Driving
Chemical Technology

The Laboratory for Chemical Technology (LCT) integrates chemical science and engineering in its research on catalysis, polymerization, kinetics, reactor design and process design. LCT is part of the Department of Materials, Textiles and Chemical Engineering within the Faculty of Engineering and Architecture at Ghent University in Belgium and member of the Centre for Sustainable Chemistry (CSC) of Ghent University. LCT aims at research excellence and bottom-up innovation in the framework of technological, industrial, and societal challenges.

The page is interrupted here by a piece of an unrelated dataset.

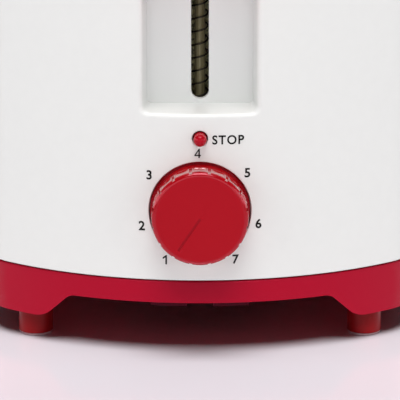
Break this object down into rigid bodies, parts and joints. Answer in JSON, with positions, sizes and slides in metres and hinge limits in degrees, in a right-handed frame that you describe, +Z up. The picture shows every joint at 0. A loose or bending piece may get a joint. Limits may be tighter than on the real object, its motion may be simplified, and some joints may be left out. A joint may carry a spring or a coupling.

First principles based kinetic modeling of plastic waste chemical recycling

Aim

The aim of this work is to develop a program that can automatically generate kinetic models for plastic waste chemical recycling using a 3D representation of species.

Context

Accurate chemical kinetic models are extremely powerful and valuable. Many significant public policy and business decisions are and have been made on the basis of predictions using detailed kinetic models. However, for most technologically important systems, including combustion, pyrolysis, and partial oxidation of hetero atomic mixtures, constructing a reliable and sizable kinetic model remains to be very difficult and time consuming. Such models contain typically thousands of reactions involving hundreds of intermediates with only a small fraction of the reaction rate coefficients known experimentally. Moreover, it is usually impossible to measure the concentrations of all the kinetically significant chemical species.
Automatic network generation technology is a branch of chemical engineering involving many cross disciplinary concepts from other engineering domains, such as chemo-informatics, Boolean algebra, graph and network theory, algorithms, software architecture and design etc. In most cases chemical species are represented as graphs consisting of nodes (atoms) and edges (bonds) allowing the use of many powerful graph algorithms. Genesys is a recently developed automatic network generation code build on advanced open-source chemo-informatics libraries. Genesys is not constrained to specific chemical elements or to specific chemistries. Genesys makes use of an efficient way of calculating on-the-fly species properties and reaction kinetics is by implementing fast estimation methods such as group additivity, Evans-Polanyi and Blowers-Masel correlations. These methods typically generate reasonable good results for a certain subspace of molecules, and only if accurate values are available, which is often troublesome. Therefore, all possible databases containing useful values for network generation need to be implemented to cover a wide applicability range. Furthermore, Genesys needs to be extended with new quantum chemically derived group additive values to construct more accurate kinetic models. These computationally intensive methods will only be used when necessary, i.e. when accurate thermodynamics and kinetic data is lacking.

Program

• Implementing existing group additivity values from literature and collaborators in Genesys.
• Critical evaluation of GAV values and identification of the missing groups for modeling plastic waste chemical recycling
• Determination of new kinetic and thermodynamic group additivity values and implementing them in Genesys.
• Assembling of a database of well-defined and reliable experimental data suitable for validation.
• Assessment of the predictive capability of kinetic models and using network reduction techniques to enable the implementation of the models in CFD.